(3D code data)
┌──
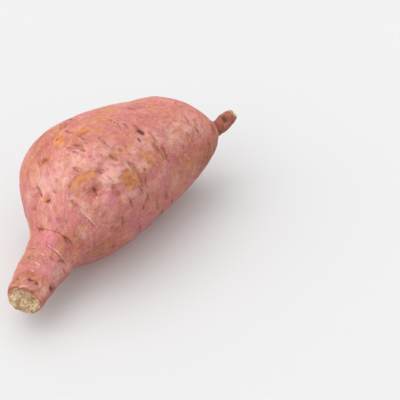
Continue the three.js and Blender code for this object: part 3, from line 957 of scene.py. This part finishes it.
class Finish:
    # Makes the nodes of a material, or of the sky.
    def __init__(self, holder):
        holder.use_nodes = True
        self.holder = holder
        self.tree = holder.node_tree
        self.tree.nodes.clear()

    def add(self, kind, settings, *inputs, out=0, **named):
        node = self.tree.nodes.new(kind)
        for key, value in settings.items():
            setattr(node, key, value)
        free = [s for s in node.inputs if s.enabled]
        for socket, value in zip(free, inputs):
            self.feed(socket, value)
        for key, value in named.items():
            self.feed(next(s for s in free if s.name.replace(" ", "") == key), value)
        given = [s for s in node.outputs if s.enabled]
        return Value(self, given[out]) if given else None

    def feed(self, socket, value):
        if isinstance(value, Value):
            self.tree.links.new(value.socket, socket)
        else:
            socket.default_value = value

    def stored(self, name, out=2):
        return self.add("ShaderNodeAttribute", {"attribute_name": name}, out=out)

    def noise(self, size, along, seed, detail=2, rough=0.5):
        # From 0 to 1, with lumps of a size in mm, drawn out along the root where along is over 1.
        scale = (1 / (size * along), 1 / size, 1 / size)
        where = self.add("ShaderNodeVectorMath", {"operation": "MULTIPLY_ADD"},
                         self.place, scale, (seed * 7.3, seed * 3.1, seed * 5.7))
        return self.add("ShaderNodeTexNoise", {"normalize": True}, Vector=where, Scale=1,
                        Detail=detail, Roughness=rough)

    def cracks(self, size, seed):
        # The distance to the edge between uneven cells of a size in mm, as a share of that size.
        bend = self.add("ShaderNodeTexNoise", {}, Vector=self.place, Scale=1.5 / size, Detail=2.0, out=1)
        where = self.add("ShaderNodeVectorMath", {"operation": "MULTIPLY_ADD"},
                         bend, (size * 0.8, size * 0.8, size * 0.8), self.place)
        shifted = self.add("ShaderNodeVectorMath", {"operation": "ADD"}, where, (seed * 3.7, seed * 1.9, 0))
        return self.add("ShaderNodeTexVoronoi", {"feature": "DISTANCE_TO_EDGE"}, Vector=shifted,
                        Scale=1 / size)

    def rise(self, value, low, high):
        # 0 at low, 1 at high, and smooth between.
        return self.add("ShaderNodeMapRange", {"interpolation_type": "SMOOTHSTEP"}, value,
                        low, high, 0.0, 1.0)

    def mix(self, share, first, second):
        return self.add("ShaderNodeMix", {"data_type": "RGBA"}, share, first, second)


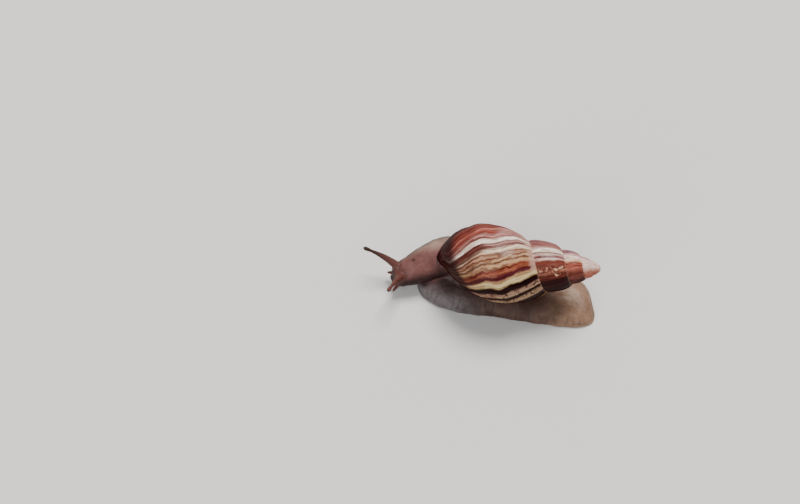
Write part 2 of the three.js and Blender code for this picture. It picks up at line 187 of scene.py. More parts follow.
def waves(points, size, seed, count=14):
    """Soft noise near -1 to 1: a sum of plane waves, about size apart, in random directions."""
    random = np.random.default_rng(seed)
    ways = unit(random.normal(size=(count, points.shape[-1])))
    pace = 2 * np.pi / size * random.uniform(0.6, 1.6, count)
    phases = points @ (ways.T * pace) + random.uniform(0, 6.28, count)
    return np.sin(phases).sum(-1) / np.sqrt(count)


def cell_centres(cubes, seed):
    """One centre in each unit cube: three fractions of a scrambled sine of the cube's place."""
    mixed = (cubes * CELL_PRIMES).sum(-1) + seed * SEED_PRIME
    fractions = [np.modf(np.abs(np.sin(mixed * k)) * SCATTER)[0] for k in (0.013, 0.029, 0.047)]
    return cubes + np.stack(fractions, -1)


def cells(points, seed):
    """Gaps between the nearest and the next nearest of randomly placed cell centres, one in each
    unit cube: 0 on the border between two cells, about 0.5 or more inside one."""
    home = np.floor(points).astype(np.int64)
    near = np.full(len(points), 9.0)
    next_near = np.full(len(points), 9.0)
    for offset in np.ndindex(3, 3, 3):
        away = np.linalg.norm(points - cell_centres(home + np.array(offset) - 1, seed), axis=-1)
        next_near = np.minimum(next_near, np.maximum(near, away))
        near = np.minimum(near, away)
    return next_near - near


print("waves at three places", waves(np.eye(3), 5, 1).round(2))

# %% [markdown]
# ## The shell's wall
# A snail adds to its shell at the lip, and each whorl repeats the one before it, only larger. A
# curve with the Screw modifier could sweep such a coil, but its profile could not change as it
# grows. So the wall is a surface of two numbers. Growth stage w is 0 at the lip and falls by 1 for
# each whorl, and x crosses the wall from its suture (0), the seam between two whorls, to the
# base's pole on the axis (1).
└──
▶ **Stated exercise**:
Reproduce each record exactly, leaving nothing out.

▶ **Result of this task**:
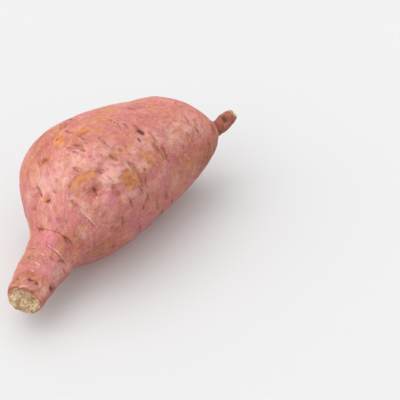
Continue the three.js and Blender code for this object: part 3, from line 957 of scene.py. This part finishes it.
class Finish:
    # Makes the nodes of a material, or of the sky.
    def __init__(self, holder):
        holder.use_nodes = True
        self.holder = holder
        self.tree = holder.node_tree
        self.tree.nodes.clear()

    def add(self, kind, settings, *inputs, out=0, **named):
        node = self.tree.nodes.new(kind)
        for key, value in settings.items():
            setattr(node, key, value)
        free = [s for s in node.inputs if s.enabled]
        for socket, value in zip(free, inputs):
            self.feed(socket, value)
        for key, value in named.items():
            self.feed(next(s for s in free if s.name.replace(" ", "") == key), value)
        given = [s for s in node.outputs if s.enabled]
        return Value(self, given[out]) if given else None

    def feed(self, socket, value):
        if isinstance(value, Value):
            self.tree.links.new(value.socket, socket)
        else:
            socket.default_value = value

    def stored(self, name, out=2):
        return self.add("ShaderNodeAttribute", {"attribute_name": name}, out=out)

    def noise(self, size, along, seed, detail=2, rough=0.5):
        # From 0 to 1, with lumps of a size in mm, drawn out along the root where along is over 1.
        scale = (1 / (size * along), 1 / size, 1 / size)
        where = self.add("ShaderNodeVectorMath", {"operation": "MULTIPLY_ADD"},
                         self.place, scale, (seed * 7.3, seed * 3.1, seed * 5.7))
        return self.add("ShaderNodeTexNoise", {"normalize": True}, Vector=where, Scale=1,
                        Detail=detail, Roughness=rough)

    def cracks(self, size, seed):
        # The distance to the edge between uneven cells of a size in mm, as a share of that size.
        bend = self.add("ShaderNodeTexNoise", {}, Vector=self.place, Scale=1.5 / size, Detail=2.0, out=1)
        where = self.add("ShaderNodeVectorMath", {"operation": "MULTIPLY_ADD"},
                         bend, (size * 0.8, size * 0.8, size * 0.8), self.place)
        shifted = self.add("ShaderNodeVectorMath", {"operation": "ADD"}, where, (seed * 3.7, seed * 1.9, 0))
        return self.add("ShaderNodeTexVoronoi", {"feature": "DISTANCE_TO_EDGE"}, Vector=shifted,
                        Scale=1 / size)

    def rise(self, value, low, high):
        # 0 at low, 1 at high, and smooth between.
        return self.add("ShaderNodeMapRange", {"interpolation_type": "SMOOTHSTEP"}, value,
                        low, high, 0.0, 1.0)

    def mix(self, share, first, second):
        return self.add("ShaderNodeMix", {"data_type": "RGBA"}, share, first, second)


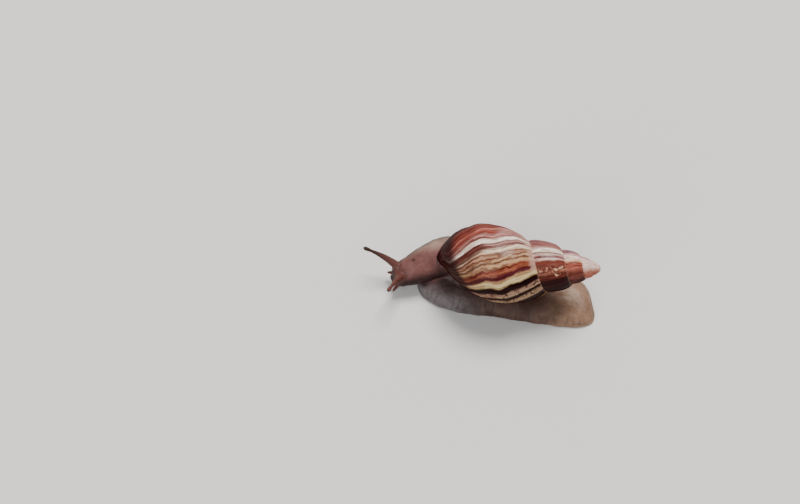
Write part 2 of the three.js and Blender code for this picture. It picks up at line 187 of scene.py. More parts follow.
def waves(points, size, seed, count=14):
    """Soft noise near -1 to 1: a sum of plane waves, about size apart, in random directions."""
    random = np.random.default_rng(seed)
    ways = unit(random.normal(size=(count, points.shape[-1])))
    pace = 2 * np.pi / size * random.uniform(0.6, 1.6, count)
    phases = points @ (ways.T * pace) + random.uniform(0, 6.28, count)
    return np.sin(phases).sum(-1) / np.sqrt(count)


def cell_centres(cubes, seed):
    """One centre in each unit cube: three fractions of a scrambled sine of the cube's place."""
    mixed = (cubes * CELL_PRIMES).sum(-1) + seed * SEED_PRIME
    fractions = [np.modf(np.abs(np.sin(mixed * k)) * SCATTER)[0] for k in (0.013, 0.029, 0.047)]
    return cubes + np.stack(fractions, -1)


def cells(points, seed):
    """Gaps between the nearest and the next nearest of randomly placed cell centres, one in each
    unit cube: 0 on the border between two cells, about 0.5 or more inside one."""
    home = np.floor(points).astype(np.int64)
    near = np.full(len(points), 9.0)
    next_near = np.full(len(points), 9.0)
    for offset in np.ndindex(3, 3, 3):
        away = np.linalg.norm(points - cell_centres(home + np.array(offset) - 1, seed), axis=-1)
        next_near = np.minimum(next_near, np.maximum(near, away))
        near = np.minimum(near, away)
    return next_near - near


print("waves at three places", waves(np.eye(3), 5, 1).round(2))

# %% [markdown]
# ## The shell's wall
# A snail adds to its shell at the lip, and each whorl repeats the one before it, only larger. A
# curve with the Screw modifier could sweep such a coil, but its profile could not change as it
# grows. So the wall is a surface of two numbers. Growth stage w is 0 at the lip and falls by 1 for
# each whorl, and x crosses the wall from its suture (0), the seam between two whorls, to the
# base's pole on the axis (1).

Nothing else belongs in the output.